The basic pay of cleaners will go up by $200 over three years, starting next July.

On top of that, those employed by the same business for at least 12 months will get a yearly bonus, from 2020.

It will be equivalent to two weeks of their basic monthly pay, and may be paid annually or biannually.

The recommendations, unveiled by the Tripartite Cluster for Cleaners (TCC) yesterday, is a significant move to further boost the wages of some of Singapore's lowest-paid workers.

National Trades Union Congress assistant secretary-general Zainal Sapari, who is also TCC's chairman, said: "The (change) may be seen as a half-step, but to us, this is a big half-step... This is the first time we are forcing an industry's annual increments, as well as some form of bonus."

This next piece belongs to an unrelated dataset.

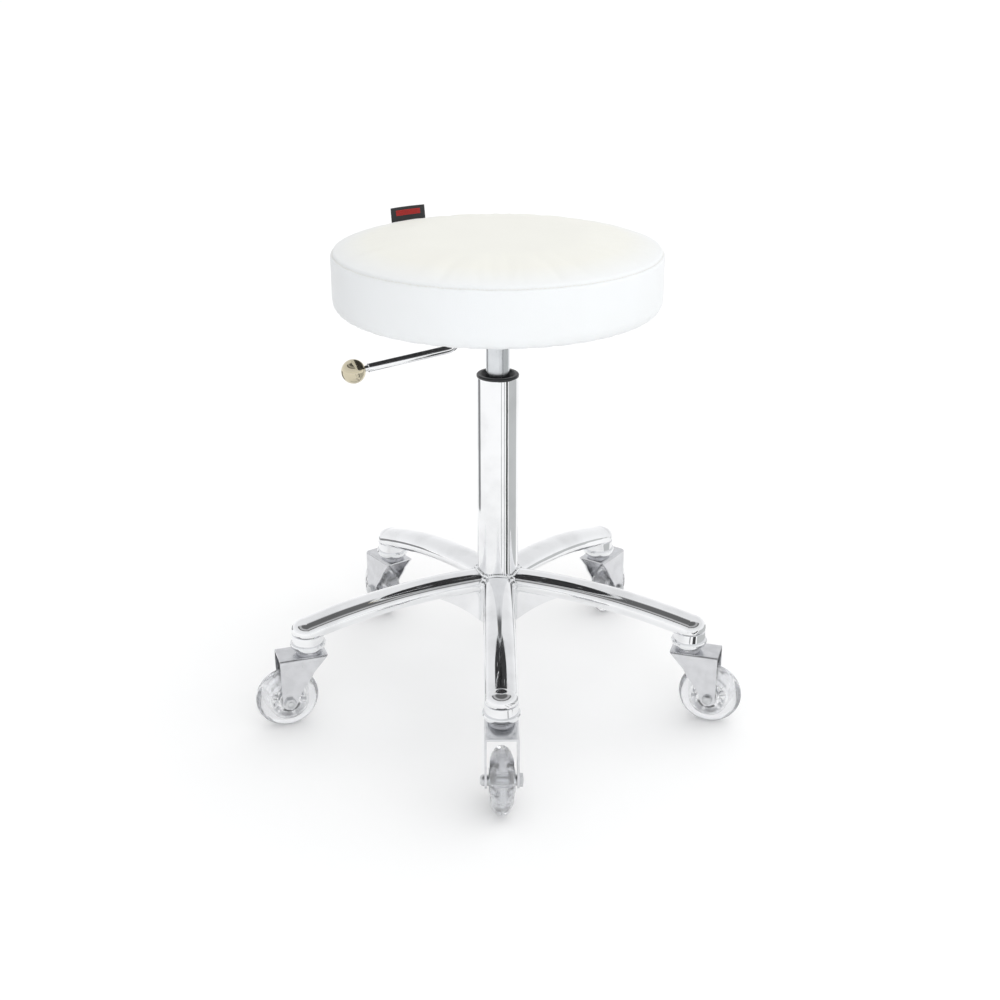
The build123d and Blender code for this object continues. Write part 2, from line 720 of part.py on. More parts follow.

The Government has accepted the recommendations, which will benefit more than 40,000 Singaporean and permanent residents employed by over 1,200 cleaning firms.

Companies with service contracts that start before next July have until July 1, 2018, to comply with the recommended wages.

The TCC suggestions follow its review of the progressive wage model in the cleaning industry.

The model aims to raise the pay of low-wage workers through skills upgrading and improvements in productivity.

It applies to workers in the cleaning, security and landscape sectors, and became compulsory for the cleaning industry in September last year.

The model specifies a starting pay of at least $1,000 a month for cleaners, with wages rising to $1,400 and more for higher-skilled cleaners, and from $1,600 for supervisors.

Cleaners have seen their wages rise since 2012, when the model was mooted. The median basic wage of full-time cleaners grew by 9 per cent from 2012 to last year. It was $1,100 in June last year.

More needs to be done to ensure cleaners achieve sustainable real wage increases, the TCC and NTUC said in a joint statement yesterday.

Mr Zainal said: "We need to make the employment terms and conditions better."